Information provided.

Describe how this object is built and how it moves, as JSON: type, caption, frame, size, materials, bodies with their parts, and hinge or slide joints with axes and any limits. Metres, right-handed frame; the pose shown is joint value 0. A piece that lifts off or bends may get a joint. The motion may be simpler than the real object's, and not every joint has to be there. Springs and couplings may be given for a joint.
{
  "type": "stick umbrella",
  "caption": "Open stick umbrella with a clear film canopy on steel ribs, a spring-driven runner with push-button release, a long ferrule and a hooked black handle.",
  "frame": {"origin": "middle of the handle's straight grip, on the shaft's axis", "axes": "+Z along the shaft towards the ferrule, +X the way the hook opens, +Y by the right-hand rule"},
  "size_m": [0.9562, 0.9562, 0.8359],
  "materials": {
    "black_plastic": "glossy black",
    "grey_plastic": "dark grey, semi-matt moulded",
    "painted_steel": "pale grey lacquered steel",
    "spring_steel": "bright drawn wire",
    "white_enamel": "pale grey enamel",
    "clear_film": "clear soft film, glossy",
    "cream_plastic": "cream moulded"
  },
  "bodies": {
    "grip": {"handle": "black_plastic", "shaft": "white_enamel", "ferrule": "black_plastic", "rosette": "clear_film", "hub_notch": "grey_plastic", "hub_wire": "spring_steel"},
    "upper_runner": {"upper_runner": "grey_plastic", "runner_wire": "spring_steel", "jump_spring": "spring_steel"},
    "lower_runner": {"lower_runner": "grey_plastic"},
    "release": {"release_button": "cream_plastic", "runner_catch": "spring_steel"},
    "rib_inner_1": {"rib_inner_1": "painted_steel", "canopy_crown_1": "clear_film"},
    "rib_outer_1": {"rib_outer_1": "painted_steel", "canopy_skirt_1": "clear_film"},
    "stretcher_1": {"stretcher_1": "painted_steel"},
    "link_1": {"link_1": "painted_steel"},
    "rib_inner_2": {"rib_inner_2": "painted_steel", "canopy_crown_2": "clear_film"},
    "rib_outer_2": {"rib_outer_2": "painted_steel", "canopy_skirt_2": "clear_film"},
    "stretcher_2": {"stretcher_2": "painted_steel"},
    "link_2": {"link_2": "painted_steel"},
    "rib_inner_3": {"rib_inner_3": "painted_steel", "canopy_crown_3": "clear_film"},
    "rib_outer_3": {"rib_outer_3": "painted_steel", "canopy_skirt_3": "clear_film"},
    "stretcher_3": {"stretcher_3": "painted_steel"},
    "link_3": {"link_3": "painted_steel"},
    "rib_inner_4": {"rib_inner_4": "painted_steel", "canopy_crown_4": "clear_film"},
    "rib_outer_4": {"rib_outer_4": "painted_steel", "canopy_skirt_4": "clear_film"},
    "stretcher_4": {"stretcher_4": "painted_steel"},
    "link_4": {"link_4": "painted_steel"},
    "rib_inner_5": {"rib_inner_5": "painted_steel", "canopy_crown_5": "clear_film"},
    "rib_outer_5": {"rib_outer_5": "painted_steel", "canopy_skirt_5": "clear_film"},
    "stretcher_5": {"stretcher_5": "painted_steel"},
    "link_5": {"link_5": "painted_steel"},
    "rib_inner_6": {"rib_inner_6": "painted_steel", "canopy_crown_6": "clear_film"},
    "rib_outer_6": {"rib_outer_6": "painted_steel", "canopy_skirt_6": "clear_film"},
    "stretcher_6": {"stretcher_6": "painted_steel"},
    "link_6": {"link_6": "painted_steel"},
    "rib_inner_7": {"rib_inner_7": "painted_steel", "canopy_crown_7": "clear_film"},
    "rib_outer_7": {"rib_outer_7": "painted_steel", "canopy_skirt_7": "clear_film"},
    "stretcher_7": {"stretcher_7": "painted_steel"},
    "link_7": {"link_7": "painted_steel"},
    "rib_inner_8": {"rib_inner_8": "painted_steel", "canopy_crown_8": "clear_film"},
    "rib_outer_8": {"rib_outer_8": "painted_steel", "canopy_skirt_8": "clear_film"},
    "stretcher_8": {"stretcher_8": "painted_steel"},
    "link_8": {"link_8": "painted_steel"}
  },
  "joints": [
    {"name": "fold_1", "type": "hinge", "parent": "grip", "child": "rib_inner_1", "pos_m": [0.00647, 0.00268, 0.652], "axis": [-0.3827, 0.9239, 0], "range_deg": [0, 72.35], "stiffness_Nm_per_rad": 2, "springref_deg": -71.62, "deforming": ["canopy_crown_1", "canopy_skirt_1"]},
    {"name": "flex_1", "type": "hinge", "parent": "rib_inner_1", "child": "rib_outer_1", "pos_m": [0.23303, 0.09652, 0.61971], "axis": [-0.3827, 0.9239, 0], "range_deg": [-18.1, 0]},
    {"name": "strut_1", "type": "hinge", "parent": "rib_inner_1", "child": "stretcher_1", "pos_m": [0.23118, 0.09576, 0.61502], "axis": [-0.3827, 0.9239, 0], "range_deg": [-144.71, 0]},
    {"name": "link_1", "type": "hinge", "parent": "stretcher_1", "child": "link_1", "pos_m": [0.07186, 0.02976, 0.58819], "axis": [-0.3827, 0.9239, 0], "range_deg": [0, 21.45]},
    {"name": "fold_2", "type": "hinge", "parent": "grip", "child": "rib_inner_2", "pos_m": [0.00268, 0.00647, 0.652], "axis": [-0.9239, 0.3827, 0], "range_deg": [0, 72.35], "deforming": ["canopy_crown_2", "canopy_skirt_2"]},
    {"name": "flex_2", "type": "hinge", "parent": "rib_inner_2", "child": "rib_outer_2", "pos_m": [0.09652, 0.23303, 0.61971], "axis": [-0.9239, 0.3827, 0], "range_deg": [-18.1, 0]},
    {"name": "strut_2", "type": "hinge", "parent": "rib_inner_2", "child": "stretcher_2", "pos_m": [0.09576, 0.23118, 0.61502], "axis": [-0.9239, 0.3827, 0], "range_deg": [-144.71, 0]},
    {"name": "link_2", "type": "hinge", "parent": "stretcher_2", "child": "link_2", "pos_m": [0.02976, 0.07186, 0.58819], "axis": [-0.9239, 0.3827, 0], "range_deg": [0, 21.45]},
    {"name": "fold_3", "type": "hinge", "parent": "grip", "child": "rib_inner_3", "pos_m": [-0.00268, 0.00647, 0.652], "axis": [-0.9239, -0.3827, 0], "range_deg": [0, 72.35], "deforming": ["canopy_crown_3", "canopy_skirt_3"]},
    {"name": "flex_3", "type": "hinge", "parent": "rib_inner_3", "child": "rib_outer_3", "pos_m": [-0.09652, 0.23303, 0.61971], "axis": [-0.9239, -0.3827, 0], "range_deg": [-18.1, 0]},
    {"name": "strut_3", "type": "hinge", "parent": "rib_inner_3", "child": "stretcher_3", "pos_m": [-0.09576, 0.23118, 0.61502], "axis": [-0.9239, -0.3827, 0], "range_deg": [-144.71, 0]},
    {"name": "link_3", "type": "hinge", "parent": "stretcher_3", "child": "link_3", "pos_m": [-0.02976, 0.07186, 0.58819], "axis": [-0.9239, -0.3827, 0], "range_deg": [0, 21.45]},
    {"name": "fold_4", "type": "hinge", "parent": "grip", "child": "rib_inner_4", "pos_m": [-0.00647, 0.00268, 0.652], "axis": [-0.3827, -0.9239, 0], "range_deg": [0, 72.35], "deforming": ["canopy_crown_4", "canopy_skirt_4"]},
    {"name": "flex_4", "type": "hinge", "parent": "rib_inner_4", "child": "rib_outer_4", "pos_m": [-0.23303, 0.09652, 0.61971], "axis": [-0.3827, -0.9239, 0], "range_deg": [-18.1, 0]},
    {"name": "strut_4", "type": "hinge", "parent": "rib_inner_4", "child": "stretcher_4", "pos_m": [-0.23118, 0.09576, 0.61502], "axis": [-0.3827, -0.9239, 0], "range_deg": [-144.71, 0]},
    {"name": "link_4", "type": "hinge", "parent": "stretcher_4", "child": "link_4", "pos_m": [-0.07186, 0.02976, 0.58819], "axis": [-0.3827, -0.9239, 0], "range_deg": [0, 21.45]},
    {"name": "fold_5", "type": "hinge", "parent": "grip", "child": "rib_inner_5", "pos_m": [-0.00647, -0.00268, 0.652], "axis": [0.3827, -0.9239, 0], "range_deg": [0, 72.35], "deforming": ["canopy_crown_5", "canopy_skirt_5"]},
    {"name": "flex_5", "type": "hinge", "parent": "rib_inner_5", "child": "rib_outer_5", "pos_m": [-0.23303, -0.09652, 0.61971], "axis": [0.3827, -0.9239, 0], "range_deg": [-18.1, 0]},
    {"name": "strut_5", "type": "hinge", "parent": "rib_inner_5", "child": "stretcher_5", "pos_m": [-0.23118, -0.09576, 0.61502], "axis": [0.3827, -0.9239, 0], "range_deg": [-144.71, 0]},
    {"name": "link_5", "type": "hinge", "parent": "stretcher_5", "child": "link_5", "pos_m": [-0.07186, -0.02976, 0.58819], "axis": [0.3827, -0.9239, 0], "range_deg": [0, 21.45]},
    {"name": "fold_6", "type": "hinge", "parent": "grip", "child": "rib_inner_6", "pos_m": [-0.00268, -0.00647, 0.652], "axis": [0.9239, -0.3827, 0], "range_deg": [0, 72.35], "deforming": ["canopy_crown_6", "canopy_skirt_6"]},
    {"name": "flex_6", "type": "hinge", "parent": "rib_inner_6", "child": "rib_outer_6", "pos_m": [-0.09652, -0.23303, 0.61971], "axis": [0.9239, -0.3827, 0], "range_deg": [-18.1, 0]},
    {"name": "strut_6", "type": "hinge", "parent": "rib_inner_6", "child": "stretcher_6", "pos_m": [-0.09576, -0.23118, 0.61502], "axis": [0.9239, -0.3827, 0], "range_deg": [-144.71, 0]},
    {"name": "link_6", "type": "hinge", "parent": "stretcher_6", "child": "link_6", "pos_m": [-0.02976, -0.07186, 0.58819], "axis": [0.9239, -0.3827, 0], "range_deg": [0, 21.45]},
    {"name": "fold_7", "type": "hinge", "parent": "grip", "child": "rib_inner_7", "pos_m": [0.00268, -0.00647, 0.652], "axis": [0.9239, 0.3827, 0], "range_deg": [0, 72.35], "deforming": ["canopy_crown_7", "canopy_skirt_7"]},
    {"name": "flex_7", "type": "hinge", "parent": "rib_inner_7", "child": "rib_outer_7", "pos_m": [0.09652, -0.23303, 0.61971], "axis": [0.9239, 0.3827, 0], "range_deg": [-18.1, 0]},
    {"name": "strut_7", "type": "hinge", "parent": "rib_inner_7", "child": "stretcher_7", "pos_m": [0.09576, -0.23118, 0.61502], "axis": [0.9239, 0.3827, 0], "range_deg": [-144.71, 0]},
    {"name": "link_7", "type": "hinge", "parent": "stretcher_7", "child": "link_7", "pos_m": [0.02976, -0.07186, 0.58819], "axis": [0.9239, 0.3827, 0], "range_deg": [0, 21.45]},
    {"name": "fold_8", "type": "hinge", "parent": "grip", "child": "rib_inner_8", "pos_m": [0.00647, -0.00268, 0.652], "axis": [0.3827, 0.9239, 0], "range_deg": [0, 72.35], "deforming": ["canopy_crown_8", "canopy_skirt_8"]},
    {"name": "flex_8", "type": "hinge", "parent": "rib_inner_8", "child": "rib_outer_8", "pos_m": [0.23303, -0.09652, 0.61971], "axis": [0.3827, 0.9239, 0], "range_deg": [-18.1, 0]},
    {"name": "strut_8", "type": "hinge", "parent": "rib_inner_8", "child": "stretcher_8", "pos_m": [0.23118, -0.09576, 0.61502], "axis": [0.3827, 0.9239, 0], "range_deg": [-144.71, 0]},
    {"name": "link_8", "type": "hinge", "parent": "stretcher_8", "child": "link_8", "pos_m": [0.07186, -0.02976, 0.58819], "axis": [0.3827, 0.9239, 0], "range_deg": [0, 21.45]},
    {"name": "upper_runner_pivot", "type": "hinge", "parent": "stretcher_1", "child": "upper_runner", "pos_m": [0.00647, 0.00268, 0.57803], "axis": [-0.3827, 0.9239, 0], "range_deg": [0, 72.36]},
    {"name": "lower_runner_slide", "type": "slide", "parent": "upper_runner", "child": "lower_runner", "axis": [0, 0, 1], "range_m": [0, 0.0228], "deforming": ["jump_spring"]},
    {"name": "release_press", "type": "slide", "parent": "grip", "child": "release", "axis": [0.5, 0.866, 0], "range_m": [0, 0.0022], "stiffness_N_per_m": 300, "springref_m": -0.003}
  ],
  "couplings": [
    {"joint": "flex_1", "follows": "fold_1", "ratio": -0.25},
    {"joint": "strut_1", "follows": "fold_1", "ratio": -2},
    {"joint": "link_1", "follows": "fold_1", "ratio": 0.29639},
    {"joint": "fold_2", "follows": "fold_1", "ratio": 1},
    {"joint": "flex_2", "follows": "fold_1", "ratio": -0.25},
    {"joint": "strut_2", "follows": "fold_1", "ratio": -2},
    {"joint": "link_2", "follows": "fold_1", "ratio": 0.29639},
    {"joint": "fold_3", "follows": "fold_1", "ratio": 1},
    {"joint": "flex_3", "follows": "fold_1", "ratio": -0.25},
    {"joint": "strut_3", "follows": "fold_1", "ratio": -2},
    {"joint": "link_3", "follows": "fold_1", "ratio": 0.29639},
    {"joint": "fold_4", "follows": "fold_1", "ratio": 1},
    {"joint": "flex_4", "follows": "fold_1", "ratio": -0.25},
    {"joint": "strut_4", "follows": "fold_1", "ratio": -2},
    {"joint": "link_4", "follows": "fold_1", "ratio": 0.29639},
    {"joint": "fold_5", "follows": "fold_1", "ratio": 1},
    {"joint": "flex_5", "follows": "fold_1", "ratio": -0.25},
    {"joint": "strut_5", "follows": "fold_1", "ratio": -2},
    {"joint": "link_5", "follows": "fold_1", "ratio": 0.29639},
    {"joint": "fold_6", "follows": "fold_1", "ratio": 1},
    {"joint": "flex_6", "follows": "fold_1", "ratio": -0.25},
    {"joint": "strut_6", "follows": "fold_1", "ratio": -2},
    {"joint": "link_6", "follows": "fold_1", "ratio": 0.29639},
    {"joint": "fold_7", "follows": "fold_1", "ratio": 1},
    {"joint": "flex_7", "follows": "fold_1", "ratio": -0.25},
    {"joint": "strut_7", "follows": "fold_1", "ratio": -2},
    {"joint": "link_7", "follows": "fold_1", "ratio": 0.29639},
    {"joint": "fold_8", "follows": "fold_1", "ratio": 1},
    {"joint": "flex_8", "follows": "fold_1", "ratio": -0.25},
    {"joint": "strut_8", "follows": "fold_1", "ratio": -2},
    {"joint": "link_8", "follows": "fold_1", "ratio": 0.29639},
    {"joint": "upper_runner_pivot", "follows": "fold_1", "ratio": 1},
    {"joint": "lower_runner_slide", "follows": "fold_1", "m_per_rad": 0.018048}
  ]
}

Exercise goal. Identify the lines that hold the word "with". Copy every one of them.

Result of this task.
Describe how this object is built and how it moves, as JSON: type, caption, frame, size, materials, bodies with their parts, and hinge or slide joints with axes and any limits. Metres, right-handed frame; the pose shown is joint value 0. A piece that lifts off or bends may get a joint. The motion may be simpler than the real object's, and not every joint has to be there. Springs and couplings may be given for a joint.
  "caption": "Open stick umbrella with a clear film canopy on steel ribs, a spring-driven runner with push-button release, a long ferrule and a hooked black handle.",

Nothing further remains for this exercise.